Shower head works fine (no noticeable loss of pressure or anything)  but about 50%-ish still comes out of faucet.  The shower head itself is fairly new too, I removed the flow regulator to see if that was causing the problem, but no change, so I put it back in.


----------



## Apuck (Apr 23, 2012)

Anybody have any ideas?

Bump.


----------



## dthornton (Apr 23, 2012)

Obviously, the diverter isn't sealing all the way. If you changed the seat and seals (the Middle one) and it still leaks, I'd contact the faucet manufacturer (Delta, Moen, etc). Also try not turning your water on all the way. If all else fails, replace the faucet assembly.


----------



## joecaption (Apr 24, 2012)

Is there a deverter that's on the faucet it's self. It's a knob that get's pulled up where the water comes out for the tub.
If there is just change it.


----------



## Apuck (Apr 25, 2012)

dthornton said:


> Obviously, the diverter isn't sealing all the way. If you changed the seat and seals (the Middle one) and it still leaks, I'd contact the faucet manufacturer (Delta, Moen, etc). Also try not turning your water on all the way. If all else fails, replace the faucet assembly.



I'm sure it's not sealing all the way that kind of goes without saying, I just don't know why. Like I said the stem, seat, gaskets, handles etc are new. I guess I'll just replace them again, if it doesn't work then I guess I can take the stuff back. IF all goes properly should any water come out of the faucet when it is diverted? In other words is it normal to get say a trickle of water, or should there be nothing at all coming out?


----------



## dthornton (Apr 26, 2012)

If the diverter is working properly, there should not be any water leak by at all. It is  possible that you were given the wrong stem and seals for your faucet. That's why I suggested contacting the manufacturer  ... they can furnish you with the proper part numbers. Do you still have the ORIGINAL parts? If you don't know the manufacturer and model number, you can try to match them visually (but they must be EXACT, not just similar).


----------



## Apuck (Apr 27, 2012)

I see. Well that makes sense. Of course I don't have the original parts anymore. I took them with me to match up when I bought the new stuff, but I'm sure it's possible they screwed up. Now you have me even more curious though.
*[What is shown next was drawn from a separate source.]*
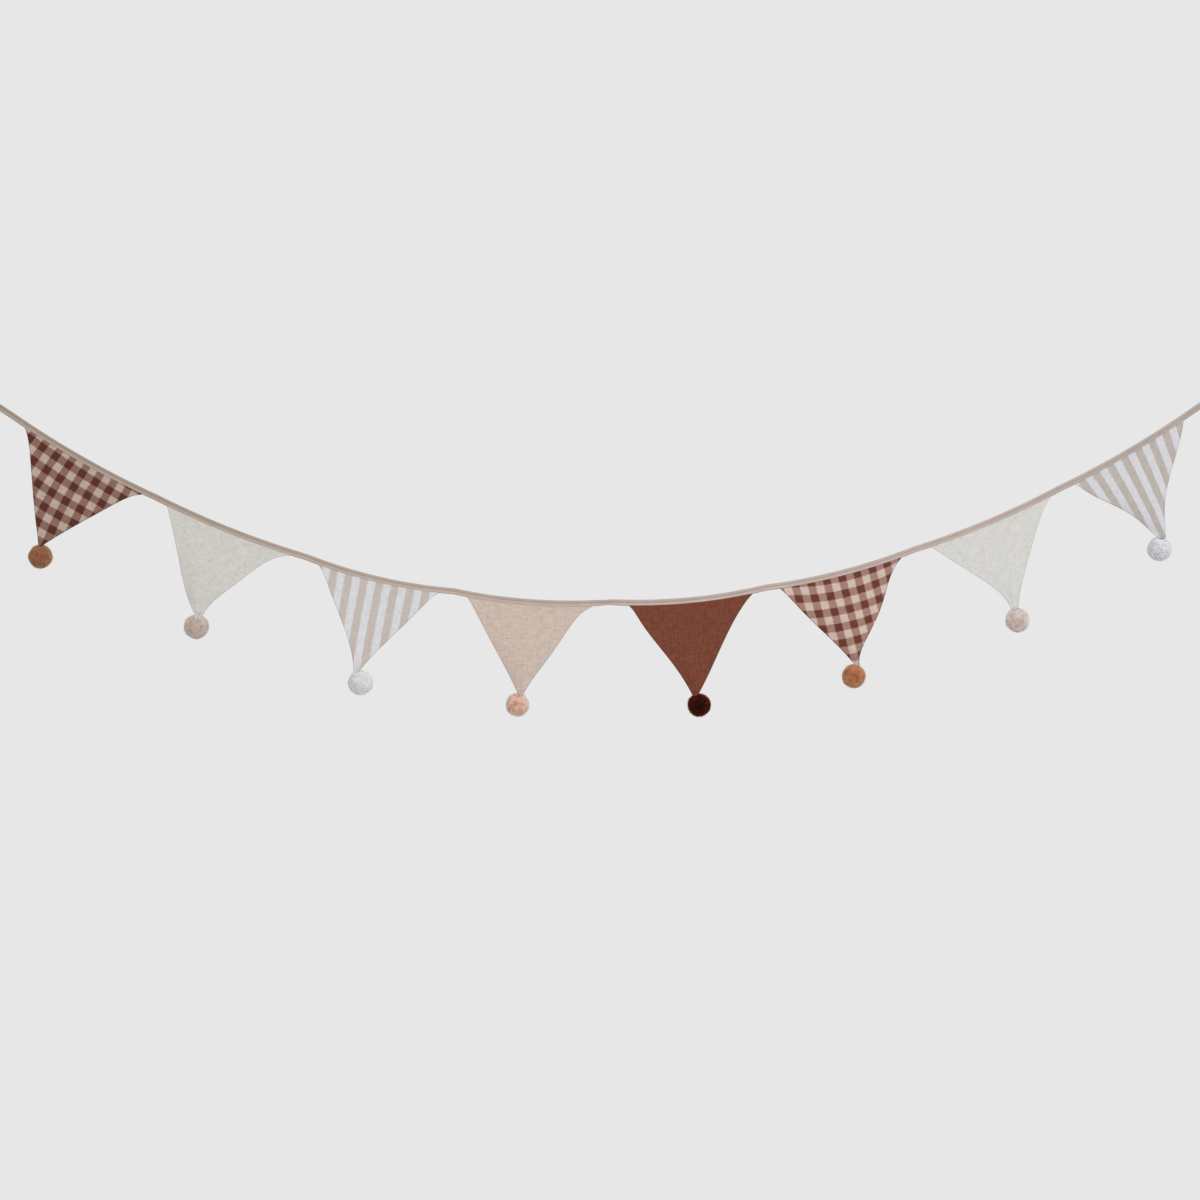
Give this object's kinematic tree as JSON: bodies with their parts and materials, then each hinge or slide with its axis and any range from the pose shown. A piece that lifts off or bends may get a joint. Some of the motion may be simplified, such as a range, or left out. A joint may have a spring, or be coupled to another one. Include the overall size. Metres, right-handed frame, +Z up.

I know the parts are Price Pfister (the originals were too), but other than matching up with seats, and handles and stuff does it matter what brand they are? I mean if I decide to just say heck with it and start over, Moen stems and seats and stuff would attach and work just the same and work the same so long as I matched up the stems with seats, handles, etc. right? I mean the pipes they attach to are just pipes right? They aren't anything that should be proprietary??? Sorry, if this seems really dumb, I don't do much plumbing.


----------



## joecaption (Apr 28, 2012)

Every company makes there own style stem assemblys, even within one companys products they can be differant, due to improvements over the years.


----------



## dthornton (Apr 28, 2012)

Like Joe said, each company has their own stuff, and each company has many different faucets. The offsets have to be exact, or they won't work. Your faucet has water coming in from each side mixing in the middle. The diverter is a valve just like the hot and cold. When it is  open, by default the water flows down out of the spout (even under pressure, water follows gravity). When you close the diverter valve, the water flows out the top hole into the shower. For this to happen, the bottom hole must be closed off. The valve and stem both must be the right diameter and length, our it won't seal (why you still have water coming out of the spout). These dint normally have replaceable seats  ... Those are usually machined into the body. If you know the model number of your faucet,  Price Pfister can give you the part numbers you need. If not, you may just want to replace the whole faucet assembly.


----------